Two London geography departments to merge
The geography departments at the School of Oriental and African Studies and King's College London are to merge. The institutions are preparing to sign an agreement that, subject to funding council approval, could be finalised by August 1.
Soas's geography department, which has nine academic staff, will be transferred to King's. There will be no redundancies.
Colin Bundy, director of Soas, said: "The merger with King's will create an enhanced, strengthened and diversified new department."
Comic Relief honoured for fundraising efforts
The charity Comic Relief is to be given an honorary doctorate by the University of East Anglia in recognition of its fundraising activities over the past decade.
The honorary doctorate in civil law will be awarded at a ceremony on July 13. It is the first time the university has honoured an organisation in this way.
"We just felt it was something we wanted to acknowledge," a university spokeswoman said. "What Comic Relief is doing is making a very serious point in a fun way."
Cambridge to establish internal ombudsman
Cambridge University is to establish an internal ombudsman to handle complaints from staff and students before they have to resort to the High Court.
Students gave a cautious welcome to the plans to revive the ancient office of commissary to take responsibility for complaints from staff and students when they have exhausted existing internal procedures.
Student union president Mat Coakley said the students were encouraged as the office holder would have judicial experience and would not be related directly to earlier stages of complaints.

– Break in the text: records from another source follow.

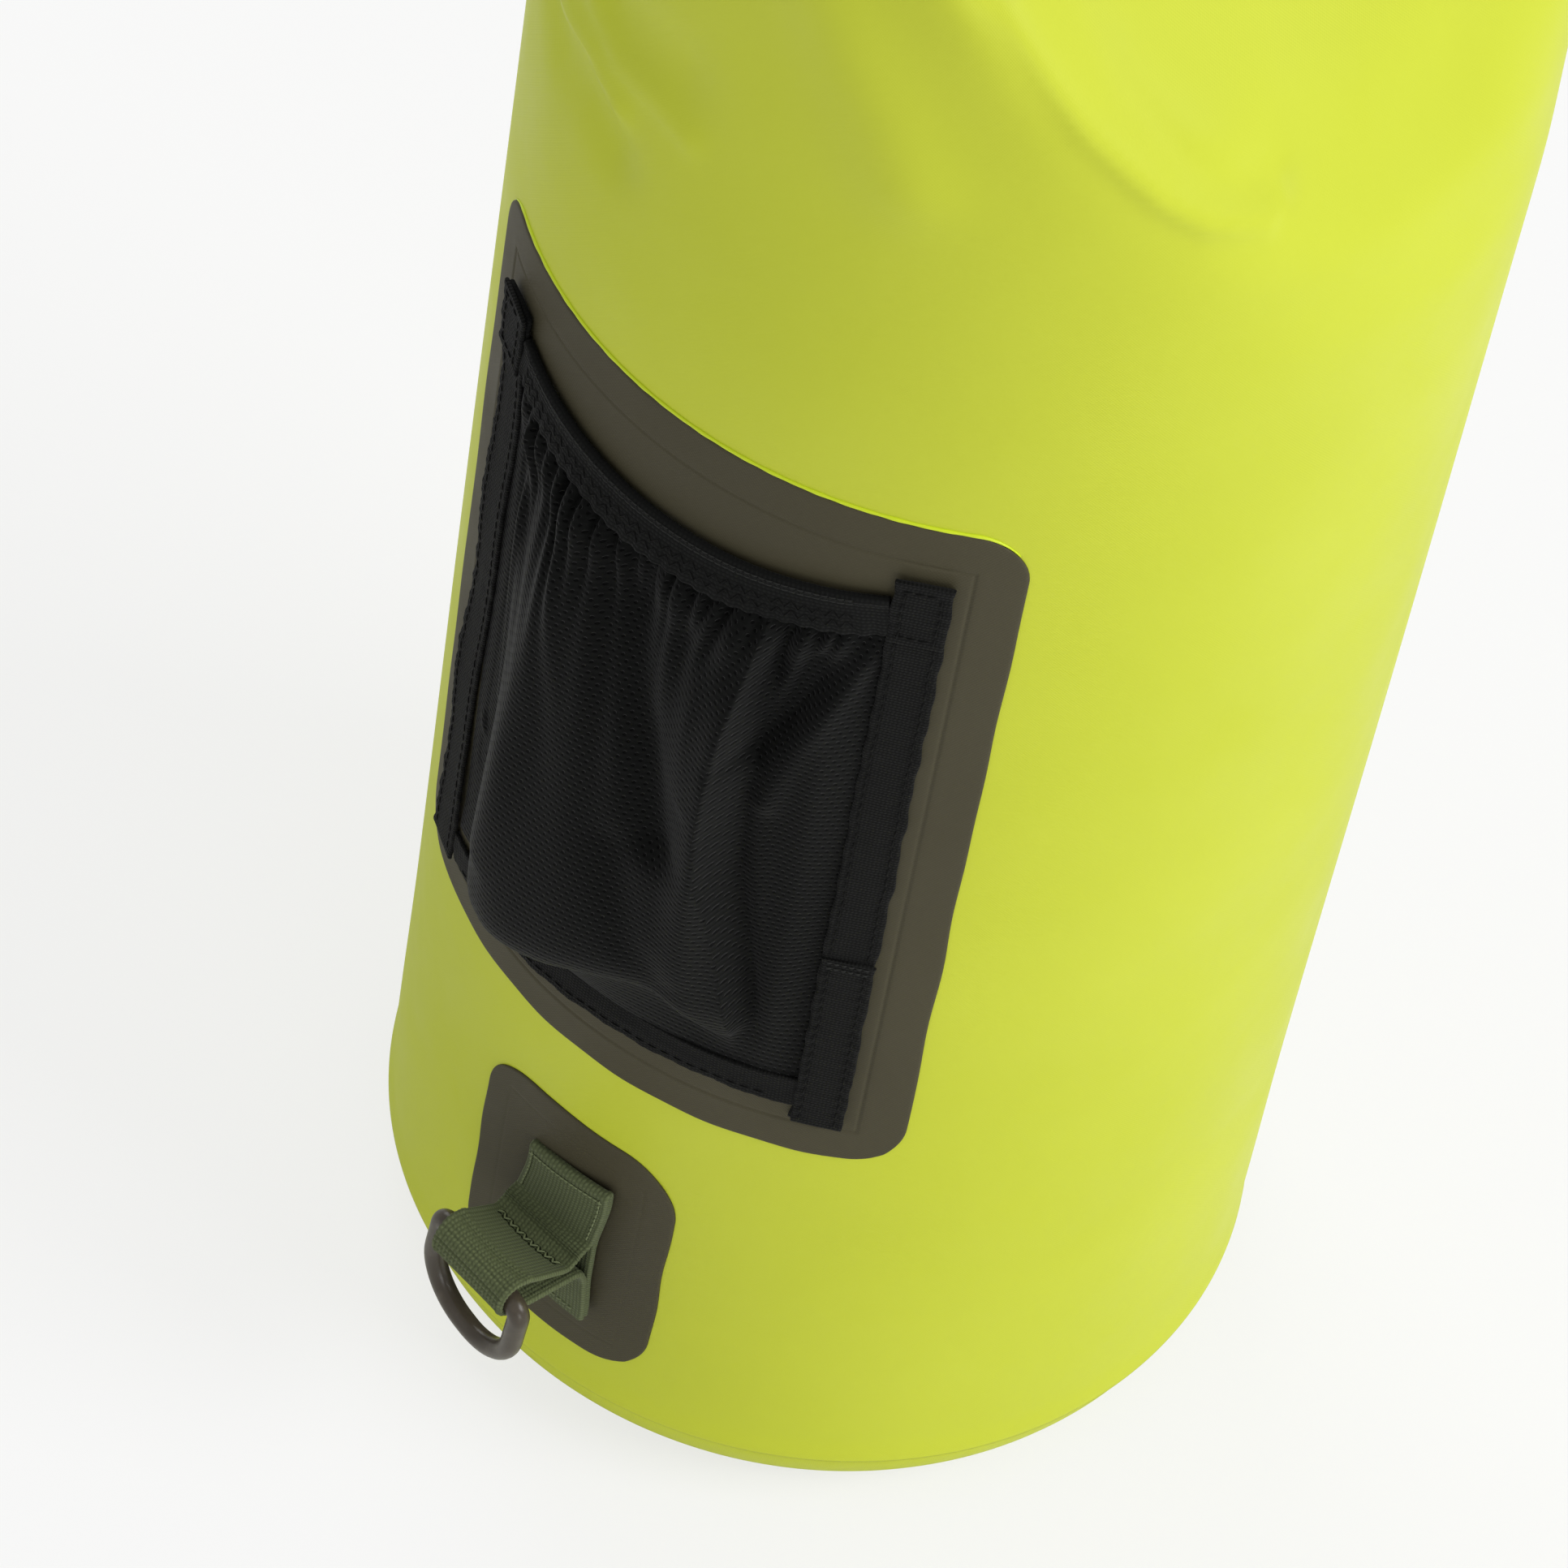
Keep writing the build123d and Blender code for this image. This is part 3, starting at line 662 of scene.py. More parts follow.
# %% Woven finishes
def woven(name, colour, light, rib, cross, depth, roughness, sheen, gloss, across=False):
    """Ribs that pass over and under: |sin(a)| lifted by sin(b), in turn. The ribs follow the
    piece, or with across they lie square to it."""
    m = new_material(name, colour, roughness, Specular_IOR_Level=gloss, Sheen_Weight=sheen,
                     Sheen_Roughness=0.45)
    a, b = cloth_place(m)[::-1] if across else cloth_place(m)
    column = sine(m, a, np.pi / rib)
    ridge = sums(m, "ABSOLUTE", column)
    which = sums(m, "SIGN", column)
    weft = sums(m, "SINE", sums(m, "ADD", times(m, b, np.pi / cross), times(m, which, np.pi / 4)))
    height = times(m, ridge, sums(m, "ADD", times(m, weft, 0.35), 0.65))
    fuzz = speckle(m, 900.0, 2.0)
    # Painted highlight and painted shade: rib tops take the lighter colour and the hollows between ribs
    # the darker one, mixed with random fuzz.
    rib_lit_share = sums(m, "MULTIPLY", height, sums(m, "ADD", times(m, fuzz, 0.6), 0.5), clamp=True)
    plug_in(m, Base_Color=colour_mix(m, rib_lit_share, colour, light),
            Normal=relief(m, height, depth, 0.9, relief(m, fuzz, 0.00008, 0.4)))
    return m


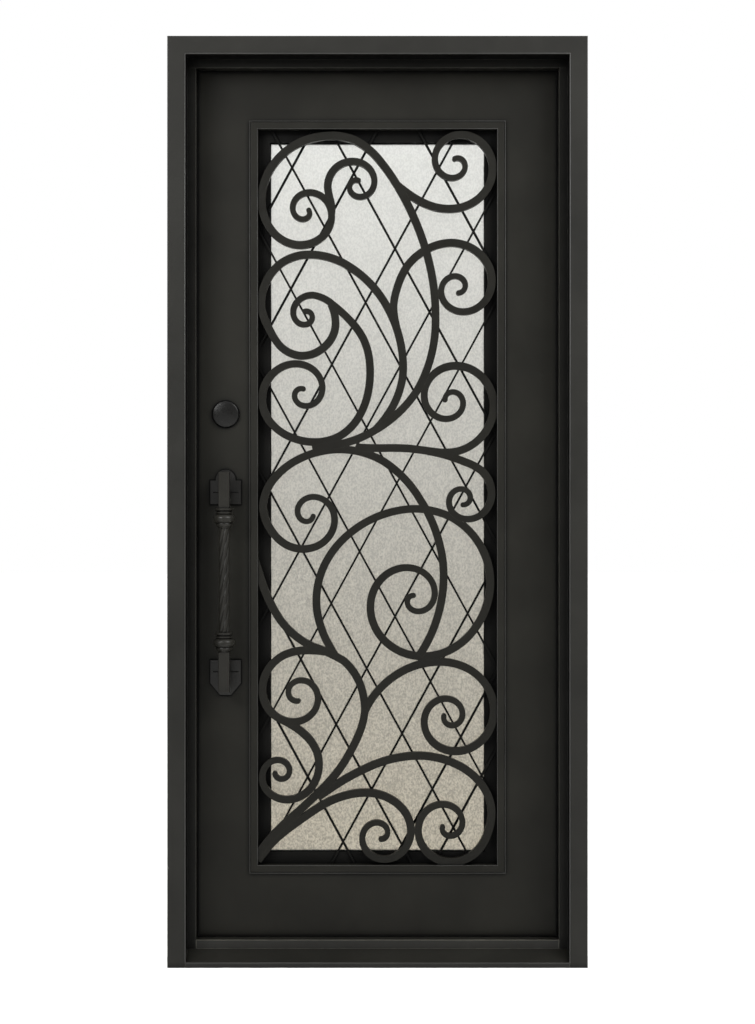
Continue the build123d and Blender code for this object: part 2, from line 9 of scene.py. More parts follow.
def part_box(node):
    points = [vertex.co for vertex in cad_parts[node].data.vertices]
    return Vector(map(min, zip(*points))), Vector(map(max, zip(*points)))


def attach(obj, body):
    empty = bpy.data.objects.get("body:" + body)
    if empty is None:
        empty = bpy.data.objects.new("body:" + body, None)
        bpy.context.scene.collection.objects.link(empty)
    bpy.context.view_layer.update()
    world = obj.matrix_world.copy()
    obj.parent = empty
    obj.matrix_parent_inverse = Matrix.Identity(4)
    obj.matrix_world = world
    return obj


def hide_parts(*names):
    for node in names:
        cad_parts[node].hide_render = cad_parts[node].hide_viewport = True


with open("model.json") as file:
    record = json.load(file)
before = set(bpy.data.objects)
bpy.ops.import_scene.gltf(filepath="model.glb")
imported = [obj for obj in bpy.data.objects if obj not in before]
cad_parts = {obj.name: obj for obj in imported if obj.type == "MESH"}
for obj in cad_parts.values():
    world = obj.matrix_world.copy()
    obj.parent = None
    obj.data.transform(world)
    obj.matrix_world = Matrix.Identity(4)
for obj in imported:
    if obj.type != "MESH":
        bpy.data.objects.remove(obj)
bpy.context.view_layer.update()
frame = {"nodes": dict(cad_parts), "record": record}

# Bodies of the door, and directions in its frame
FRAME_BODY = "door_frame"
LEAF_BODY = "door_leaf"
RIGHT, INWARD, UP = Vector((1, 0, 0)), Vector((0, 1, 0)), Vector((0, 0, 1))

# Places taken from the frame, in metres
head_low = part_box("frame_head")[0]
front_plane = head_low.y
mouth_half = -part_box("jamb_lock_side")[1].x
mouth_top = head_low.z
stop_half = -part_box("stop_lock_side")[1].x
stop_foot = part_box("threshold_stop")[1].z
stop_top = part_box("stop_head")[0].z
seal_low, seal_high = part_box("frame_weatherstrip")
strike_low, strike_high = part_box("strike_plate")
leaf_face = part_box("lock_stile")[0].y
moulding_low, moulding_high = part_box("glazing_moulding")
glass_low, glass_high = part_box("glass_unit")
sash_low, sash_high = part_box("sash_frame")
leaf_back = sash_high.y
rose_low, rose_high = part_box("deadbolt_rose")
turn_low, turn_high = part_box("thumbturn")

# Sizes of the pieces that the ones made here fit, in metres
SILL_LIP = 0.0105
MOULDING_WIDTH = 0.020
SASH_FACE = 0.045
PULL_PLATE, GROOVE_DEPTH = 0.006, 0.002
GROOVE_FLOOR = leaf_face - PULL_PLATE + GROOVE_DEPTH
PIN_STANDOFF = 0.012
HINGE_X, HINGE_Y = 0.4325, leaf_back + PIN_STANDOFF
HINGE_HEIGHTS = (0.260, 1.050, 1.840)
HINGE_BARREL = 0.011
KNUCKLE_HEIGHT = 0.060
# How far a piece made here enters the one that carries it
SINK = 0.0002

# Camera: level with the middle of the door, so that uprights stay upright as in the photograph
CAMERA_DISTANCE = 4.7
CAMERA_HEIGHT = 1.0295
VIEW_HEIGHT = 2.3118
SENSOR_HEIGHT = 36.0


def make_camera():
    data = bpy.data.cameras.new("studio_camera")
    data.sensor_fit = "VERTICAL"
    data.sensor_height = SENSOR_HEIGHT
    data.lens = SENSOR_HEIGHT * CAMERA_DISTANCE / VIEW_HEIGHT
    camera = bpy.data.objects.new("studio_camera", data)
    camera.location = (0, front_plane - CAMERA_DISTANCE, CAMERA_HEIGHT)
    camera.rotation_euler = (pi / 2, 0, 0)
    bpy.context.scene.collection.objects.link(camera)
    bpy.context.scene.camera = camera


# Studio: a white backdrop, a pale floor and soft lights, the strongest above right
WALL_LIGHT, CEILING_LIGHT, BACKDROP_LIGHT = 0.30, 1.60, 1.0
# The room's light turns from the walls' to the ceiling's as a direction rises between these
CEILING_START, CEILING_FULL = 0.2, 0.8
FLOOR_REACH = 30
FLOOR_COLOUR, FLOOR_ROUGHNESS = (0.93, 0.93, 0.92, 1), 0.9
# Name, place, aim, width and height, power and spread in degrees
LIGHTS = (
    ("key_light", (2.6, -2.7, 3.7), (0, 0, 1.5), (2.2, 1.8), 210, 180),
    ("wash_light", (-2.6, -3.4, 3.0), (0, 0, 1.3), (1.8, 1.6), 22, 55),
    ("back_light", (-4.2, 3.6, 3.4), (0, 0, 1.1), (2.2, 2.2), 130, 180),
)


def make_world():
    """White backdrop; the room lights the door mostly from its ceiling, and dimly from its walls."""
    world = bpy.data.worlds.new("studio_world")
    world.use_nodes = True
    tree = world.node_tree
    background = tree.nodes["Background"]
    background.inputs["Color"].default_value = (1, 1, 1, 1)
    rise = axes(tree, "Generated")["Z"]
    room = spread(tree, rise, WALL_LIGHT, CEILING_LIGHT, CEILING_START, CEILING_FULL)
    ray = tree.nodes.new("ShaderNodeLightPath").outputs
    strength = tree.nodes.new("ShaderNodeMix")
    strength.inputs["B"].default_value = BACKDROP_LIGHT
    seen = reckon(tree, "MAXIMUM", ray["Is Camera Ray"], ray["Is Transmission Ray"])
    tree.links.new(seen, strength.inputs["Factor"])
    tree.links.new(room, strength.inputs["A"])
    tree.links.new(strength.outputs["Result"], background.inputs["Strength"])
    bpy.context.scene.world = world


def make_lights():
    for name, place, aim, size, power, spread_angle in LIGHTS:
        data = bpy.data.lights.new(name, "AREA")
        data.shape = "RECTANGLE"
        data.size, data.size_y = size
        data.energy = power
        data.spread = radians(spread_angle)
        light = bpy.data.objects.new(name, data)
        light.location = place
        light.rotation_euler = (Vector(aim) - Vector(place)).to_track_quat("-Z", "Y").to_euler()
        bpy.context.scene.collection.objects.link(light)


def make_floor():
    corners = [(x * FLOOR_REACH, y * FLOOR_REACH, 0) for x, y in ((-1, -1), (1, -1), (1, 1), (-1, 1))]
    mesh = bpy.data.meshes.new("studio_floor")
    mesh.from_pydata(corners, [], [(0, 1, 2, 3)])
    floor = bpy.data.objects.new("studio_floor", mesh)
    bpy.context.scene.collection.objects.link(floor)
    material, tree, shader = new_material("floor_paper")
    shader.inputs["Base Color"].default_value = FLOOR_COLOUR
    shader.inputs["Roughness"].default_value = FLOOR_ROUGHNESS
    mesh.materials.append(material)


# Helpers for nodes; the sockets of a colour Mix node share their names with others, so have numbers
MIX_SHARE, MIX_FIRST, MIX_SECOND, MIX_RESULT = 0, 6, 7, 2


def new_material(name):
    material = bpy.data.materials.new(name)
    material.use_nodes = True
    tree = material.node_tree
    return material, tree, tree.nodes["Principled BSDF"]


def axes(tree, coordinates):
    """X, Y and Z of one kind of texture coordinates."""
    split = tree.nodes.new("ShaderNodeSeparateXYZ")
    source = tree.nodes.new("ShaderNodeTexCoord")
    tree.links.new(source.outputs[coordinates], split.inputs["Vector"])
    return split.outputs


def texture_noise(tree, scale, detail, stretch=(1, 1, 1)):
    """Noise in object space, which is the door's own frame in metres."""
    coordinates = tree.nodes.new("ShaderNodeTexCoord")
    mapping = tree.nodes.new("ShaderNodeMapping")
    mapping.inputs["Scale"].default_value = stretch
    texture = tree.nodes.new("ShaderNodeTexNoise")
    texture.inputs["Scale"].default_value = scale
    texture.inputs["Detail"].default_value = detail
    tree.links.new(coordinates.outputs["Object"], mapping.inputs["Vector"])
    tree.links.new(mapping.outputs["Vector"], texture.inputs["Vector"])
    return texture.outputs["Fac"]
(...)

Hefce looks at how fees affect student choice
Funding chiefs are examining the effect of tuition fees on the participation and choices made by higher education students.
The study is one of five research projects that will be funded by the Higher Education Funding Council for England.
The others are: an evaluation of the collaboration between higher education institutions and further education colleges to increase participation in higher education; a study of the appointment, retention and promotion of academic staff within institutions; student demand and the costs of recruiting and supporting diverse students; and efficiency and the marginal cost of expansion.
Kofi Annan urged to reject Oxford degree
Students are urging Kofi Annan, the secretary-general of the United Nations, to turn down an honorary degree from Oxford University next month.
Five Oxford student societies - Asian, Pakistani, Russian, African and Middle Eastern - have written to Mr Annan drawing his attention to allegations of race discrimination, due to be heard in the county court this year. The case has been brought by excluded student Nadeem Ahmed.
They have asked Mr Annan to pull out of the honorary degree ceremony later this month. As The THES went to press, the UN was unable to confirm Mr Annan's response.
Scots flex financial muscle to widen access
The Scottish Higher Education Funding Council plans to use its financial muscle to ensure that universities are genuinely involved in widening access.
David Wann, deputy chief executive of Shefc, said increased participation was not a "bolt-on issue" but a core responsibility for every university and college, tackled by senior managers, heads of departments, admissions officers, guidance staff, lecturers and tutors.
Mr Wann, speaking at the joint national conference of the Scottish Network for Access and Participation and the Scottish funding councils, said the councils had to report to the Scottish Executive on the impact institutions were making in supporting the social justice agenda.
Research institute to open after £23m gift
Cambridge University is to open an interdisciplinary research institute next week with a £23 million gift from BP.
The BP Institute for Multiphase Flow, to be opened by Royal Society president Sir Robert May, will house 40 researchers from academe and industry. It brings together five university departments, including chemical engineering and earth sciences.
The research will focus largely on the flow of fluids, such as oil and water, through permeable rocks, which will help find oil.
The donation will also fund six posts including the BP professor of petroleum science, Andrew Woods.
Multi-centre university planned for Shropshire
Plans for a University of Shropshire were announced this week as county council officials spelt out their vision for a multi-centre institution.
Nigel Pursey, council chief executive, said Shrewsbury would become the hub of the university with satellite centres in other towns.
A study is being commissioned to discover where gaps in provision exist before a formal case is presented to the Higher Education Funding Council for England.
Heriot-Watt keeps a cool head for business
Heriot-Watt University students hope to help insomniacs keep a cool head with a chilled pillow.
Twenty first-year management studies students had to come up with a business proposal as part of an enterprise and entrepreneurship module.
Team leader Alan Marshall said: "We were having trouble thinking up a really good idea. We were starting to lose sleep over it when one of our team had this brainwave. A nice cool pillow could be very soothing at any time, especially if you have a sore head."
The pillow would contain polyacrylic beads that could be cooled in the fridge during the day. The proposal is one of 22 being evaluated by a panel of business experts, with prizes from the Royal Bank of Scotland for the best idea and best business plan.
Scots girls out-perform boys
Latest figures for Scottish school-leavers' qualifications show girls continuing to outstrip boys at all levels except for the highest level of three or more Certificate of Sixth Year Studies passes, where boys maintain a narrow lead.